Sud Sudan. Resa dei conti all’interno del SPLM-IO

di Rodolfo Kiran –

machar_riekSi aggiunge un nuovo tassello al lungo percorso di pacificazione nazionale del Sud Sudan. A differenza di quanto accaduto in questi ultimi mesi, questa volta l’input viene da fuori il confine nazionale del giovane stato africano, è più precisamente dall’Etiopia.
Giovedì 22 settembre il primo ministro etiope Hailemariam Desalegn ha annunciato che il suo governo non è più disponibile a offrire asilo all’ex vicepresidente sud sudanese, e leader dell’opposizione armata del Sudan People’s Liberation Movement (SPLM-IO), Riek Machar, come fatto in passato. L’Etiopia si impegna così a garantire solamente il passaggio di Machar nel suo territorio, ma non un soggiorno prolungato come assicurato durante gli ultimi due anni di negoziati.
L’interesse primario etiope rimane di fatti quello di dare stabilità ad un paese suo vicino con il duplice obiettivo di mitigare la pressione dei profughi lungo il proprio confine, ed avere un fidato alleato in un contesto geopolitico regionale caratterizzato da nemici storici (Eritrea), Stati falliti in ricostruzione (Somalia), competitori per l’egemonia politico-economica regionale (Kenya), competitori per lo sfruttamento di risorse naturali (Egitto, Sudan).

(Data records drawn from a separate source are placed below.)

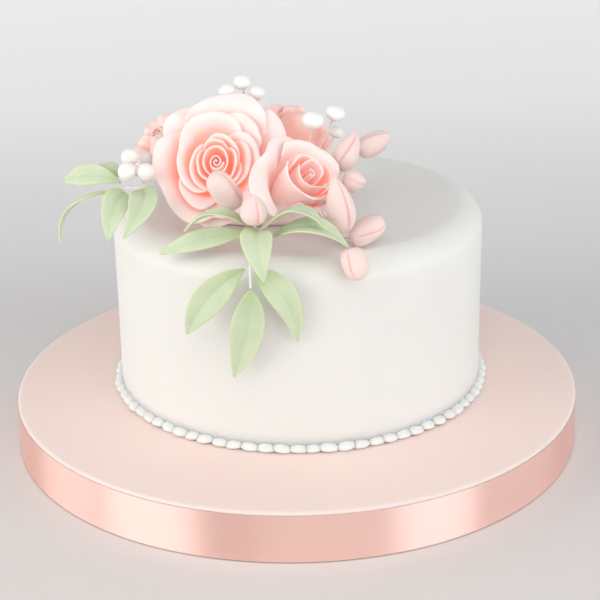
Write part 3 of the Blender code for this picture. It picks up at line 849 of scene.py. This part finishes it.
def petal_point(petal, across, up):
    """Place on a petal round local +Z, from across (-1 to 1) and up (0 at the root to 1)."""
    body = min(1.0, up / LIP_START)
    reach = body * (1.0 - petal.rounding * abs(across) ** 3)
    radius, height = petal_profile(petal, reach)
    before, below = petal_profile(petal, reach - 0.02)
    rise = Vector((radius - before, height - below)).normalized()
    outward = Vector((rise.y, -rise.x))
    ripple = math.sin(2.6 * math.pi * across + petal.turn)
    ripple += 0.5 * math.sin(5.3 * across * math.pi + petal.lip)
    offset = outward * (petal.ruffle * MM * ripple * body ** 4)
    nicks = 0.5 * math.sin(9.0 * across + petal.turn) + 0.35 * math.sin(15.0 * across + petal.lip)
    higher = petal.peak * math.exp(-(across / 0.35) ** 2)
    higher += petal.wander * math.sin(4.5 * across + math.radians(petal.phase))
    higher += petal.ruffle * nicks
    offset += rise * higher * MM * body ** 3
    if up > LIP_START:
        turned = math.radians(petal.curl) * (up - LIP_START) / (1.0 - LIP_START)
        roll = petal.roll * MM
        offset += roll * (math.sin(turned) * rise + (1.0 - math.cos(turned)) * outward)
    spread = math.radians(petal.wrap) * (0.4 + 0.6 * math.sin(0.5 * math.pi * min(1.0, 1.4 * body)))
    angle = math.radians(petal.turn) + across * spread
    radius += offset.x + petal.lean * MM * across * (0.3 + 0.7 * body)
    return Vector((radius * math.cos(angle), radius * math.sin(angle), height + offset.y))


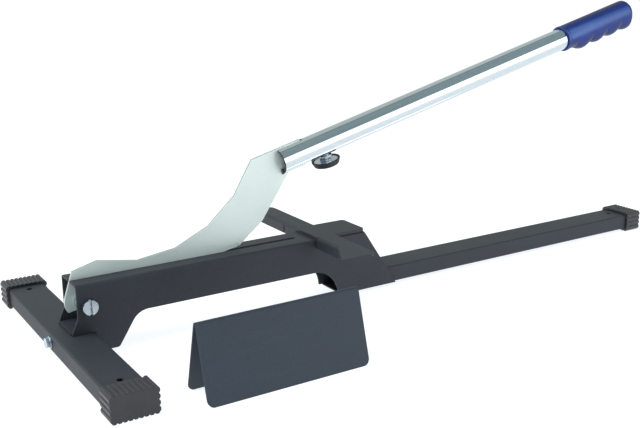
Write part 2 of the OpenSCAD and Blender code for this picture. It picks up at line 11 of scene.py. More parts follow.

La posizione etiope rappresenta un forte segnale che non sarà scevra di ripercussioni sulla comunità internazionale africana, e molto di più nelle dinamiche interne del Sud Sudan. Se da una parte il presidente in carica Salva Kiir sembra segnare un importante punto a suo favore, dall’altro il suo antagonista Machar vede la sua leadership all’interno del SPLM-IO subire un duro colpo, che potrebbe portare ad una sua totale defenestrazione qualora rimasse sulla sua posizione di non voler tornare nella capitale Giuba.
Un’ipotesi che sembrerebbe tutt’altro che peregrina, e che anzi rappresenta (se confermata) il completamento di un articolato piano politico, iniziato con l’ascesa tra le fila dell’opposizione di Taban Deng Gai, già ministro delle miniere e succeduto allo stesso Machar alla carica di vicepresidente lo scorso 26 luglio, dopo che questi aveva abbandonato Giuba. Una nomina simbolicamente molto importante che aveva portato varie autorità militari dell’esercito ribelle (come ad esempio i generali Liah Dui e Makal Kuol) a mutare la loro lealtà da Machar a Deng. Le posizioni più conciliatorie, pragmatiche e propense a trovare una intesa con il governo ufficiale hanno fatto di Deng un interlocutore più gradito anche alla comunità internazionale. Una circostanza che, sommata alla presa di posizione etiope, sembra ormai ufficiosamente aver messo Machar fuori dai giochi, riconosciuto come unico vero responsabile dell’instabilità e della guerra civile del paese.
Tesi promossa anche dagli Stati Uniti, altro alleato chiave del Sud Sudan. In linea con quanto descritto ricade l’annuncio della visita ufficiale del vicepresidente Deng a Washington dal 28 settembre al 4 ottobre, per una serie di incontri istituzionali con l’amministrazione statunitense ed il congresso per fare il punto sui successivi passi da attuare per l’integrazione degli accordi di pace del 2015, e per una ulteriore richiesta di assistenza umanitaria.
Purtroppo la spaccatura del SPLM-IO non sarà indolore e Machar ha chiaramente dimostrato l’intenzione di non voler cedere il potere senza prima lotta, dato il forte ascendente e la lealtà della maggioranza degli uomini nell’esercito irregolare sud sudanese.
La risoluzione dell’ufficio politico del SPLM-IO del 24 settembre, riunito per tre giorni a Khartoum sotto la presidenza di Machar, ha gettato ancora più sale sulle ferite se mai ce ne fosse stato bisogno. Oltre a decretare il fallimento degli accordi di pace e del governo di transizione di unità nazionale di Giuba, esso ha decretato l’espulsione dei membri del partito che sostengono quel governo, da Deng all’ex ministri degli interni Alfred Lado Gore, ad altri esponenti di primissimo piano come Dhieu Mathok Diing, Richard Mulla, Ezekiel Lol Gatkouth, Hussein Mar Nyout, Lumumba Di-Aping e Sophia Pal Gai.
Una risoluzione che se non è una dichiarazione di guerra senza quartiere, ne ha tutte le caratteristiche, in cui come sempre sarà la popolazione civile a pagarne il prezzo più alto.